Report on Licensure Alignment with the Essential Components of Effective Reading Instruction
September 13, 2006
Diana W. Rigden
Reading First Teacher Education Network
This report from the Reading First Teacher Education Network (RFTEN) points to stagnant NAEP reading scores and asks an important question: Are elementary teacher licensure tests aligned with "the essential components of effective instruction as defined by scientifically-based reading research (SBRR)"? The author evaluated eight licensure exams--five developed by Educational Testing Service (ETS) and three by National Evaluation Systems (NES)--and measured them against the SBRR's five essential components as defined by the National Reading Panel: phonemic awareness, phonics, reading fluency, vocabulary development, and reading comprehension. Encouragingly, she found that tests developed specifically to measure a teaching candidate's knowledge of reading--ETS's Introduction to the Teaching of Reading and NES's Foundations of Reading, for example--generally pass muster. So why the crummy NAEP scores and the moans that have accompanied them? The problem, it seems, is that "most states require future elementary teachers to take multi-subject licensure tests that have few items directed explicitly to the teaching of reading." (It is unclear what exactly "most states" means.) ETS's Elementary Education: Content Knowledge and Middle School English Language Arts are two such culprits.
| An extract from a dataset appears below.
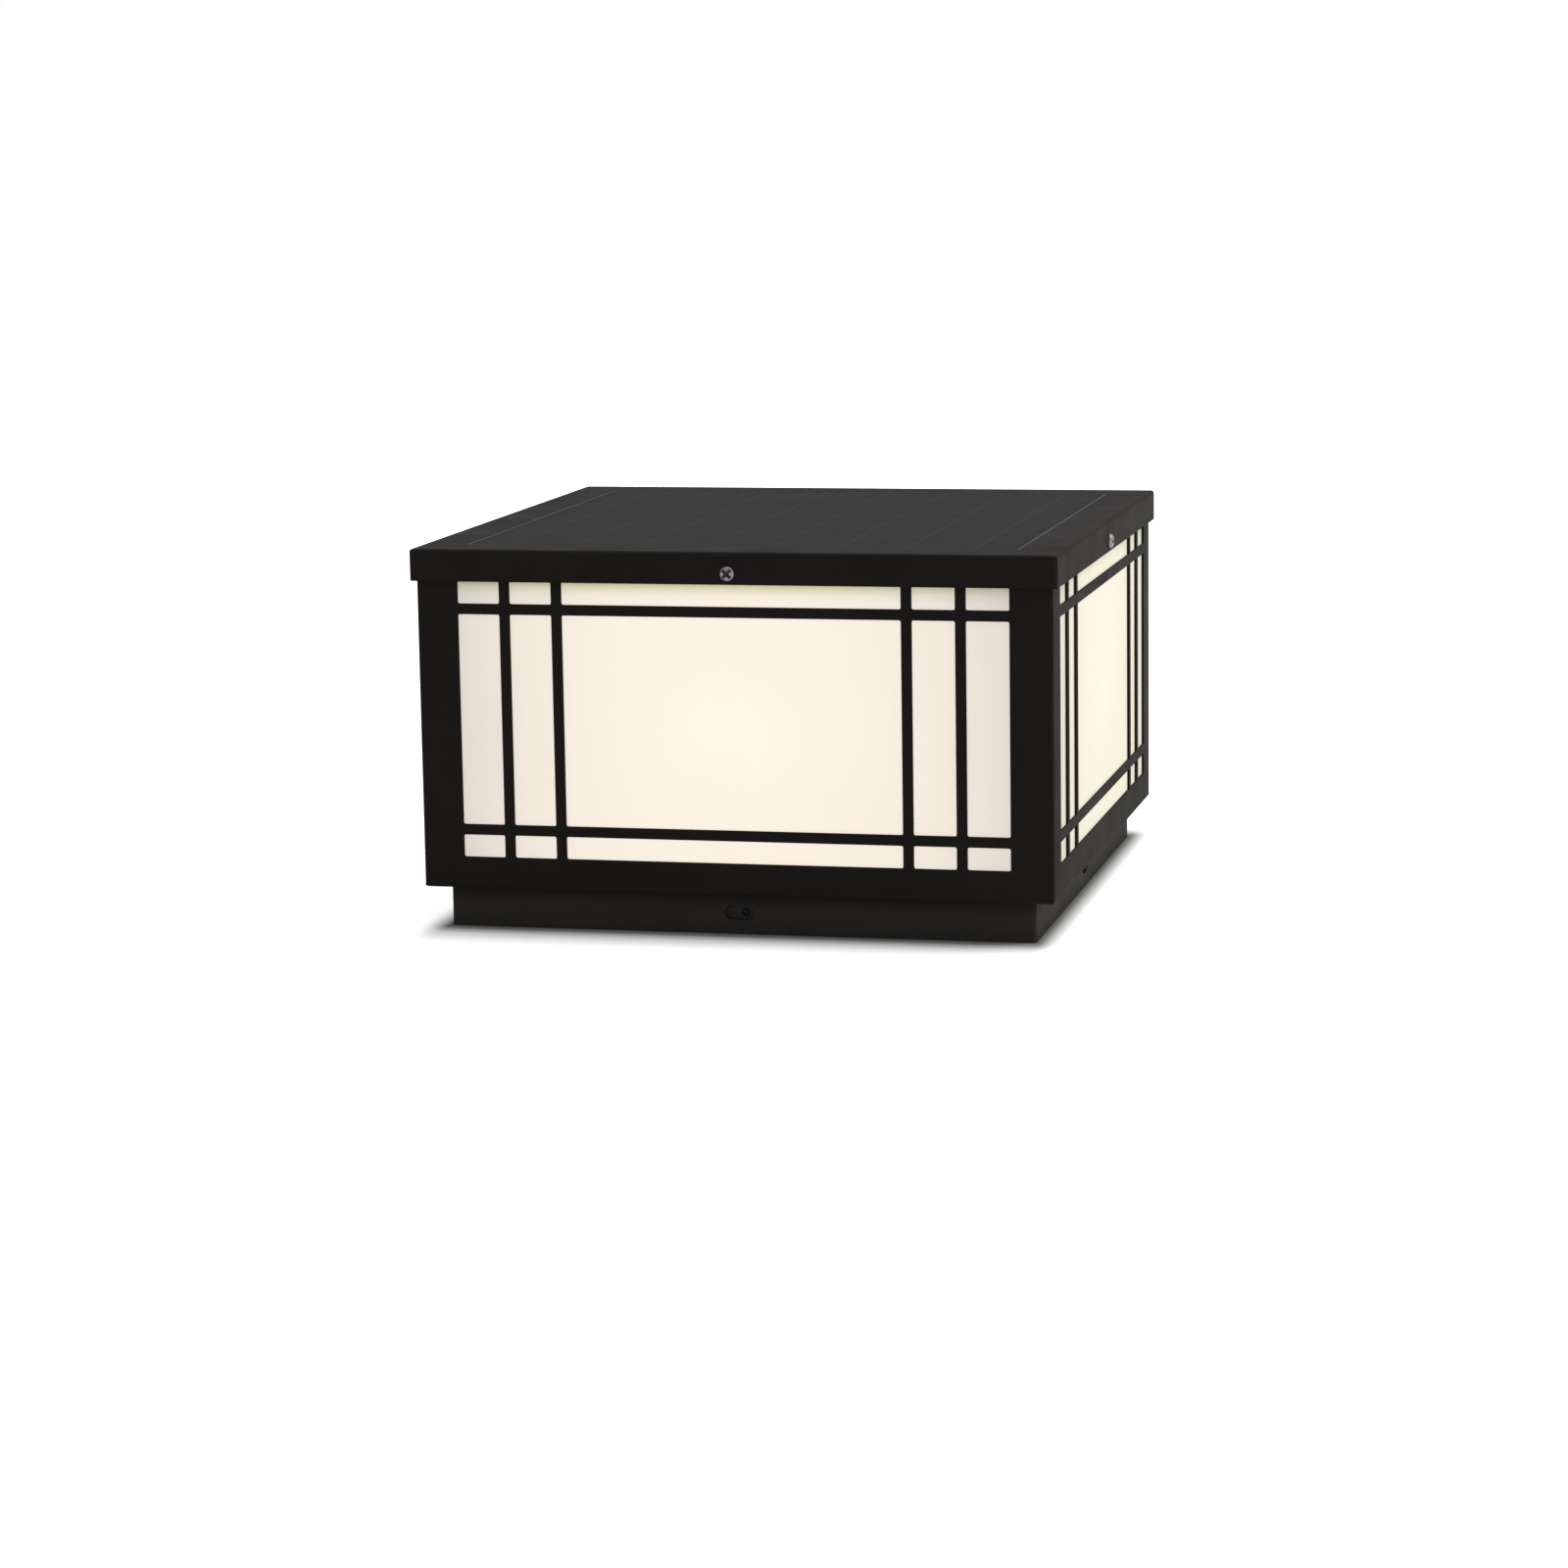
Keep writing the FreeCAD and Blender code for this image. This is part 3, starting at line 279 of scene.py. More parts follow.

This observation has been made before; indeed, Rigden's report closely resembles Sandra Stotsky's own recent evaluation of licensure tests, which looked at five of the eight exams Rigden reviews. Rigden also recommends, however, that the National Council for Accreditation of Teacher Education, which sponsors the RFTEN project, strengthen its own standards "to guide and influence the quality of teacher preparation programs in the United States." Nothing revolutionary here, but the report does help amplify the national grumbling over mediocrity in teaching. Rigden's and Stotsky's reports, along with the NCTQ's recent attack on education schools, form a nice one-two punch against the nemesis of poor teacher quality.